The New York ACLU, I’m afraid, has jumped the gun on this one. Other Catholic schoolteachers fired for violating church doctrine have filed grievances and even lawsuits, but none to my knowledge has been successful.

If current trends persist and the nation continues lurching toward public funding of faith-based schools and social services, McCusker and all those like her may have a case someday. Alas, today they do not.

To my mind, if private religious schools and other “faith-based” institutions start getting your money and mine, they have opened themselves up to regulation by the state.

Well, it’s not quite like that. The “expressive association” line of cases in First Amendment, most recently Boy Scouts of America v. Dale cuts organizations—and even organizations that receive government support of some level—considerable leeway in excluding those whose inclusion would compromise the organization’s message.

Now, this is not a membership thing, but rather an employment thing, so other stuff enters the picture. But the fact that an organization receives federal funds is not dispositive of the question whether its members’ First Amendment rights must yield to public policy.

  • In some sense churches do receive federal tax dollars–all the taxes they do not pay that we would have to. The irony is that she could have gotten an abortion and there wouldn’t have been any problem.

  • My guess is they don’t. Of course it’s unfair, but religious schools have the right to act in an unfair manner. They are essentially arms of the churches that sponsor them. A church can fire an employee if it doesn’t like that person’s lifestyle choices, and so can a church school. They can dump you for being gay, getting an abortion, cohabitating, failing to go to services regularly and so on.

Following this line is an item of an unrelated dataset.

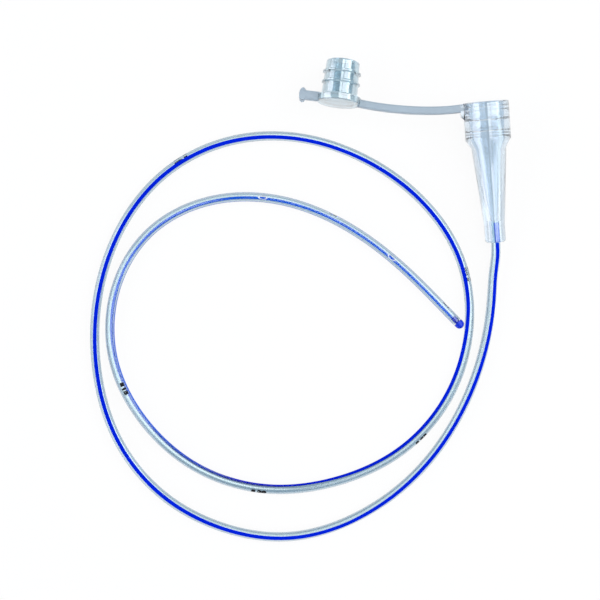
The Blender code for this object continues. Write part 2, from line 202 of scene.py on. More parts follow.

    This right is absolute — unless tax funding enters the picture. Here’s where things get interesting.

    Religious organizations due have the right to be unfair, but they aren’t above the law. If a secular organization cannot fire an employee based solely on the sex or private lives there is no exception that allow religious organizations to do so just because they happen to believe that such behavior is pious.

    In looking at these sorts of issues the religious motivation is irrelevant to firing her in the eyes of the law. The law is supposed to be blind to religious matters and judge based solely on constitutionality and social harm. It may not always work out that way, but in theory that is the way law to do work.

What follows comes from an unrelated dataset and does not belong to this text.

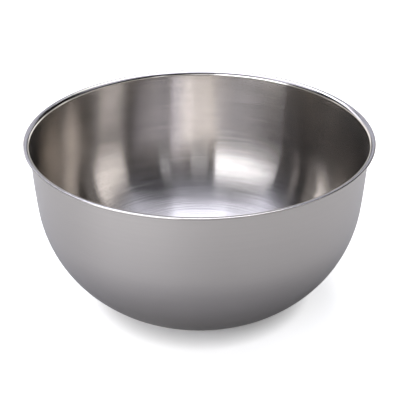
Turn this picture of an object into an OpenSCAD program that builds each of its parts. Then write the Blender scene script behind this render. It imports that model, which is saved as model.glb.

    If the school is unable to descriminate based on sex, or if a secular instution is unable to fire an employee because their private sexual lives don’t fit with their corporate image, then neither should a religious school.

    I think there is a case here and it is rather important. Religious institutions can do whatever they want so long as it doesn’t cause harm, regardless of what they believe. This is the way it should be.

  • To my mind this raises a separate interesting issue, which is that such an action on the part of the school does not seem very pro-life. If the school opposes abortion, as I presume, firing a pregnant teacher is inimical to that position.

  • One would think that employment laws in this country would apply regardless of the religious nature of the “business”. I’m not an attorney, so I couldn’t answer that question. Private and public companies alike must abide by employment laws, why shouldn’t religious organizations?

    These organizations don’t pay taxes, yet they do take advantage of tax-supported services such as fire, police, etc. But they can pretty much discriminate against anyone they please? If that’s true, then that’s pretty sad. I guess if that’s what religious freedom is all about, then so be it. Just one more reason why I want nothing to do with organized religion.

  • Re:

    “At this point, the government should be able to come in and slap all kinds of regulations on these institutions, including requiring them to abide by all manner of local, state and federal anti-discrimination laws. This is more or less what happened in Ontario, where Catholic schools have been receiving tax funds for years. Gradually, government officials began imposing non-discrimination laws on the schools. Many teachers are now non-Catholics. Church officials don’t like it, but they’re also too addicted to government money to give it up.”

    Your facts are wrong regarding the ability of Catholic school boards in Ontario, Canada to discriminate in admissions and hiring. Publicly-funded Catholic schools have an absolute power to discriminate against non-Catholics in admissions until grade 9, when they must accept all applicants. Those same schools have an absolute power to discriminate against non-Catholics in employment and promotion at all times. In fact, one-third of the province’s publicly-funded teaching positions are effectively closed to non-Catholic applicants. Most Ontario publicly-funded “separate” school boards (as the Catholic boards are known) will only take a non-Catholic teacher on a temporary basis, and then only until they find a Catholic applicant (then it’s “ciao, baby”). A non-Catholic teacher is a rare find in Ontario’s publicly-funded Catholic system.

    What makes this an especially offensive practice is not only that Ontario Catholics are the only faith group so privileged, but that all Ontarians bear exactly the same tax burden. Ontario Catholics are guaranteed a publicly-funded choice, public and/or separate school, while non-Catholics are guaranteed only public school. The cost of the massive institutional duplication in our school system ensures our school system can never achieve its maximum educational potential.

    The religious discrimination in our school system (I’m from Ontario) resulted in Canada being found in violation of the equality provisions of the International Covenant on Civil and Political Rights in November 1999. In November of this year (2005), Canada was censured again for having done nothing to address that discrimination in the six years since the first condemnation by the UN Human Rights Committee.

    Our group is trying to put an end to the discrimination and waste in our school system. Education Equality in Ontario is a organization seeking the merger of the province’s public and separate school systems into a single publicly-funded system for each official language (English and French). We seek a school system in which all Ontarians enjoy equal opportunities in admissions and hiring and in which valuable education funds are no longer spent on unnecessary duplication.